Far Better Role-Playing Game - The player tells the GM he wants to buy a warhorse.  The GM asks him what he’s looking for: highly trained, young, huge, strong, mare, stallion, gelding?  The GM knows that war horses aren’t just sitting around in small towns, so he makes the player roll a highly modified (downward) Scrounging task, and it is a failure.  GM says, wait until you’re back in the big city.

Next week and the party is back in the big city.  Player reminds the GM, but misses this roll too.  So the PC goes to the stable near his apartment and asks the GM about the stable hands.  GM improvises that there is one who is seemingly in charge, young guy about 20-22, reasonably fit, laid back.  “Johnnie”  So the PC talks to Johnnie (Carousing roll - success), and Johnnie likes the PC.  PC says, I’m looking for a war horse and gives him the same kind of specs they talked about last week.  Strength more important than size, a good, compact, reasonably well trained war horse.  Johnnie says, I don’t know of any in town right now, but let me ask around.  PC tips Johnnie nicely, and Johnnie likes him even more.  GM rolls Scrounging for Johnnie.  Johnnie succeeds, because he really knows this town and the horse traders in it.  The next game day (probably same gaming session), GM tells PC that Johnnie has found him his horse.  Johnnie and the PC go over to the horse trader and Johnnie helps him negotiate the price down a little.  But this is an excellent war horse - near max attributes.  They settle on 275 for the horse.  On the way back to the stable and apartment, Johnnie stops by a tack shop and the two pick out the best war saddle, tack and saddle bags for the horse and the adventurer.  PC goes back to his apartment, and Johnnie makes sure the horse is comfy in the stable he runs.

How is this better?  Well, first off, now it is a role-playing game, because the player has to role-play important things, and buying a war horse is a pretty important thing.  If any of you bought a car by simply showing up at the dealership, taking the first one you saw where you liked the color, and paid cash flat out for it, then you won’t understand.  The remaining 99.999% of us know that this is a big deal.  The player now knows what kind of horse he has.  He knows what kind of tack he has.  This is important because otherwise the player will choose whatever is best for him later on in the campaign when something here becomes material.  You know it!  You probably did it too.

But what else?  Well the player now has a contact - Johnnie the stablehand.  When the PC returns from missions, he can say - I drop my warhorse off with Johnnie, and both PC and GM know where the horse is and how it is being maintained.  This method costs the PC more.  He wasn’t able to cheat on the tack.  He is going to have to pay to feed the horse and stable it, though Johnnie might make that a little easier on him.

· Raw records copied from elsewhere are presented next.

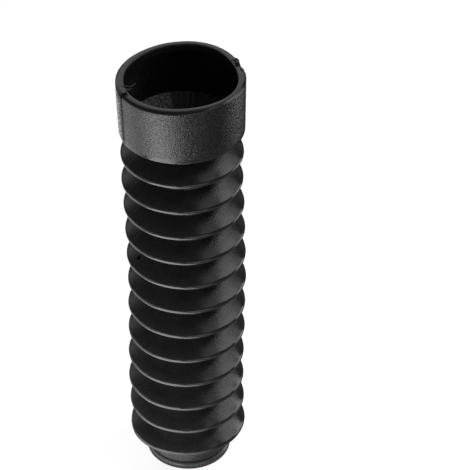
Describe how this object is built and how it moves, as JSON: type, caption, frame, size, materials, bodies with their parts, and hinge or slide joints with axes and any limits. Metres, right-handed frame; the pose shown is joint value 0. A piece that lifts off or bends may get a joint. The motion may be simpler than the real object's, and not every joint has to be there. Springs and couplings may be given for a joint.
{
  "type": "fork gaiter",
  "caption": "Moulded rubber bellows gaiter for a motorcycle fork, with a wide plain collar at one end and a narrow grooved neck at the other.",
  "frame": {"origin": "centre of the neck's end face, on the surface that the gaiter stands on", "axes": "+Z along the bore from the neck to the collar; -Y towards the viewer of the picture; the mould part line lies at 65 degrees from -Y towards -X and opposite it"},
  "size_m": [0.0664, 0.0664, 0.2509],
  "materials": {
    "rubber": "matte black moulded rubber with a fine grain"
  },
  "bodies": {
    "root": {"gaiter": "rubber"}
  },
  "joints": []
}
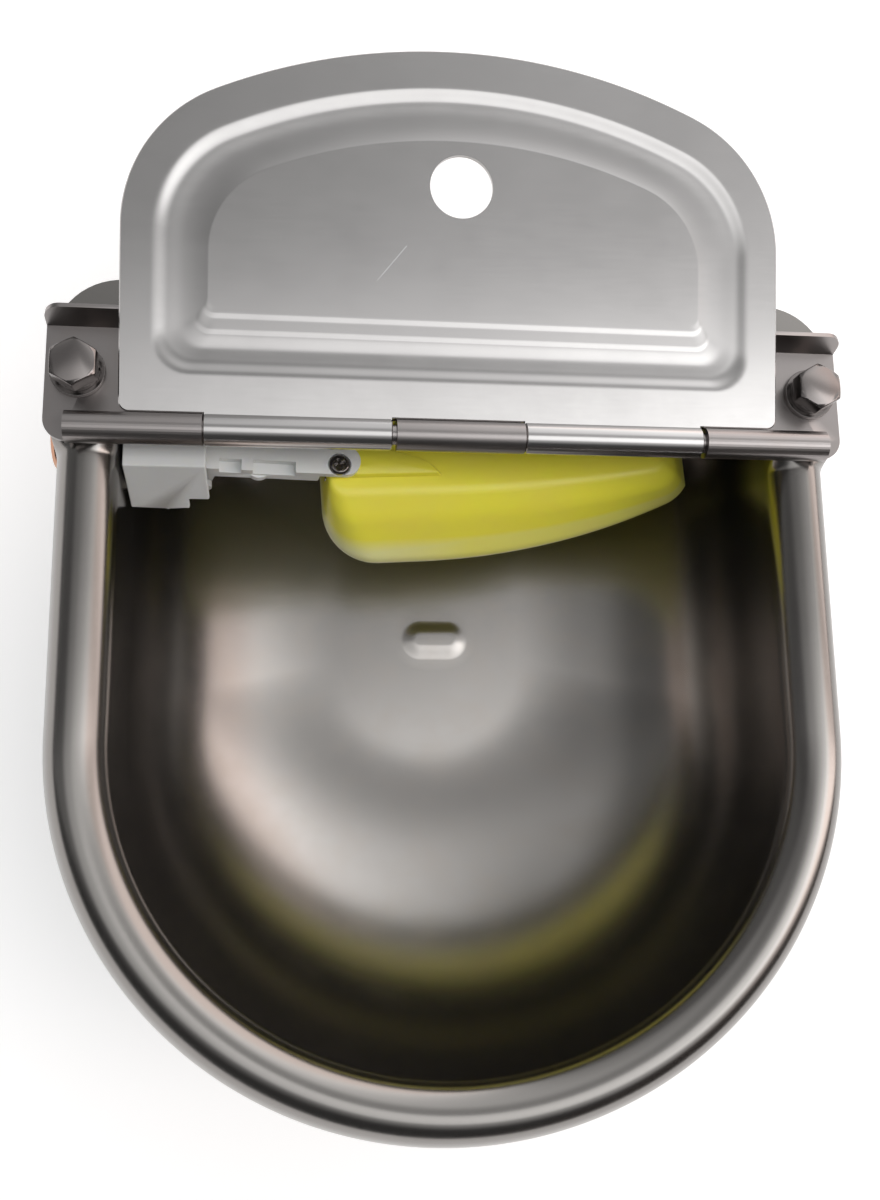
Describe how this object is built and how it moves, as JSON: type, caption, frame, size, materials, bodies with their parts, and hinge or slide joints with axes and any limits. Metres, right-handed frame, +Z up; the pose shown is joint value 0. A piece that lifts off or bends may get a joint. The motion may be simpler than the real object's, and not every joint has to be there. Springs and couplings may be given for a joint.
{
  "type": "livestock drinking bowl",
  "caption": "Wall hung stainless drinking bowl with a rolled lip, a hinged guard flap and a float valve under the bridge plate.",
  "frame": {"origin": "middle of the two wall bolt holes, on the back face of the bowl", "axes": "+X to the right seen from the front, +Y towards the wall, +Z up"},
  "size_m": [0.244, 0.3166, 0.119],
  "materials": {
    "stainless_bowl": "satin drawn stainless steel",
    "stainless_sheet": "satin stainless sheet",
    "stainless_flap": "satin stainless sheet, slightly brighter",
    "stainless_pin": "plain stainless rod",
    "zinc_steel": "bright zinc plated steel",
    "brass": "turned brass",
    "black_rubber": "matt black rubber",
    "white_plastic": "off-white moulded plastic",
    "yellow_plastic": "bright yellow moulded plastic, soft gloss"
  },
  "bodies": {
    "bowl_frame": {"bowl": "stainless_bowl", "bridge_plate": "stainless_sheet", "hinge_pin": "stainless_pin", "bridge_bolts": "zinc_steel", "bolt_washers": "zinc_steel", "spring_washers": "zinc_steel", "under_washers": "zinc_steel", "bolt_nuts": "zinc_steel", "inlet_connector": "brass", "inlet_locknut": "brass", "inlet_gasket": "black_rubber", "inner_gasket": "black_rubber", "valve_body": "white_plastic", "valve_cap": "white_plastic", "valve_nozzle": "white_plastic", "lever_pivot_pin": "stainless_pin"},
    "flap": {"guard_flap": "stainless_flap"},
    "lever": {"lever_arm": "white_plastic", "float": "yellow_plastic", "float_screw": "zinc_steel", "float_nut": "zinc_steel"},
    "plunger": {"valve_plunger": "white_plastic", "seal_disc": "black_rubber"}
  },
  "joints": [
    {"name": "flap_hinge", "type": "hinge", "parent": "bowl_frame", "child": "flap", "pos_m": [0, -0.048, 0.03], "axis": [1, 0, 0], "range_deg": [0, 215]},
    {"name": "float_lever", "type": "hinge", "parent": "bowl_frame", "child": "lever", "pos_m": [-0.0802, -0.048, -0.007], "axis": [0, -1, 0], "range_deg": [0, 6]},
    {"name": "plunger_slide", "type": "slide", "parent": "bowl_frame", "child": "plunger", "axis": [-1, 0, 0], "range_m": [0, 0.00106]}
  ],
  "couplings": [
    {"joint": "plunger_slide", "follows": "float_lever", "m_per_rad": 0.01}
  ]
}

A lot of gold farmers are out there right now rolling their eyes and thinking, “See, this is stupid.  They just wasted money that they didn’t need to.”  OK, we’ll ignore that the other way is cheating and focus on game play.  It’s six months (real time or game time) later and the city is under attack.  Does the gold farmer say, I get on my armor, I get on my war horse and I ride to where there is fighting?  Do GM’s allow that?  When you don’t know where the stable is, you can’t let them get to the war horse.  Even if you did, the gold farmer would need to saddle and prep his horse on his own, where the guy who role-played with Johnnie might be able to assume that Johnnie got the warhorse all prepped for him, saving precious combat turns.  Outside of a fight, Johnnie can also be a source of information, the victim of a crime and therefore the reason for a new mission, getting married to allow the city life to appear as if it is going on with or without the PCs.

Look, I’m not against war games.  If you want to spend a certain number of points, build a military unit and then test strategies by battling other military units, by all means!  But we’re talking about role-playing games here.  Seems like there should be some role-playing.

1 comment:

  1. Warning: Some self indulgent nostalgia.
    This reminds me of a campaign my GM and I started with our house rules, (very much a bastardized LQ with a d20 instead of d100, which is kinda easy to convert either way, by 5s), where I drew up a character and we spend four hours of game time, the entire session, buying equipment. Beginning with the PC cashing out from her safe at the convent where she trained, we went to market, back and forth between various Smith's and merchants, intervening in some random mugging, doing favors for a smith in exchange for a discount, bartering the excess discounted gear for other gear, even find a thief who knocked off a pawn broker to recover a stolen heirloom, only to find a few other cool items in the loot. Of course, the guy that got the heirloom back gave the PC a useless looking dagger that had a glamour!
    It was a blast. And it was four hours of filling in the inventory on my PCs sheet, ending up with ten pages of notes, contacts, rumors, NPCs galore...we start at level 0, or rather, no +s or modifiers, then skill points and modifiers are added as experience, as in LA. My convent trained young half elf, instead of being the cleric type she thought she'd be, ended up taking rogue skills due to her enthusiasm in the markets!

    Anyway, just had to share that; because you are so right! Gold farming gets boring real fast for players, and exponentially more difficult for GMs to entertain. Real fun fantasy roleplaying can literally be your PCs first shopping trip for equipment...and might even build your PC in some very interesting and unexpected ways!